Kevin Kline, brilliant actor, came to Summer TV Press Tour 2008 Sunday to take questions about PBS's upcoming broadcast of "Great Performances: 'Cyrano de Bergerac.'" The show is the sold out limited-engagement Broadway production of Edmond Rostand's romantic story about a lawyer-poet with a gimongous proboscis who is in love with his beautiful but, you have to admit, dim cousin Roxane. In a wonderful bit of typecasting, "Alias," "Catch and Release," "Kingdom" and "Juno" hottie Jennifer Garner plays Rox to Kline's Cyrano.

"Kevin is a celestial actor, but where is Jennifer?" asks one TV critic, demonstrating how TV critics get such a bad name.
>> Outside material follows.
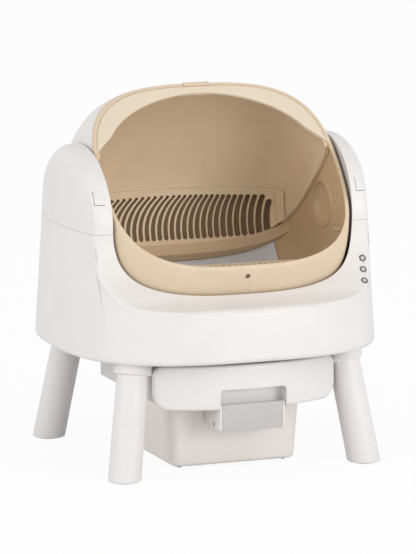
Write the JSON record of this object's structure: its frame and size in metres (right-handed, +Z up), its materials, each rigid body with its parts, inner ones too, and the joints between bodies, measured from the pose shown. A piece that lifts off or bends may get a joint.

"It seemed like a kind of funny casting trick: Let's get a big audience: We will put on the star from 'Alias' from TV who, you know, is a spy that runs around in tight clothing.

"Can you talk about how it was to act with her?" the critic finally got around to asking Kline.

Kline insisted Garner came "in full blossom" as a stage actress though, judging by the clip shown to the critics beforehand, he was being kind-ish. (On the other hand, the New York Times reviewer seemed smitten by her, too, saying she "radiates megawatt beauty," speaks the "peppery rhymed translation with unaffected sprightliness" and "when she arrives at the siege of Arras bearing baskets of food for the soldiers, you feel like singing, 'Hello, Dolly.'" Strange as it may seem, we're pretty sure that was supposed to be a compliment.)

One TV critic wonders why Kline has so few TV credits:

"Do you avoid TV? Have you been asked to do series? What's your thinking?"

To his credit, Kline -- who has played Hamlet, King Lear, Richard II (and Jeffrey Anderson, the washed-up actor reduced to playing Willy Loman in a dinner theater in Opa-Locka, in "Soapdish") -- neither laughs nor spits at the critic.

"I've been asked to do TV," he acknowledges, adding his response has always been, "You mean, play the same role week after week after week?' ...

"Not just to avoid being pigeonholed, but just the tedium of doing the same character didn't appeal to me. So I started avoiding television early on and I guess it just became a habit," he says.

"Others relish the idea of being stuck for seven or 14 or however many years. It's not for me."

You'd think that would have put an end to it. But TV critics don't give up without a fight:
"'Law & Order' has never come knocking for you?" one critic asks, incredulously.

"Everyone I know in New York -- all the New York actors are on -- is it 'Law & Order'? -- is that Sam Waterston?" Kline asks.

Jaws drop.

"I think they may have knocked once or twice," Kline continues. "They stopped calling from 'Law & Order' ... but I hope they'll call again -- so I can say 'no.'"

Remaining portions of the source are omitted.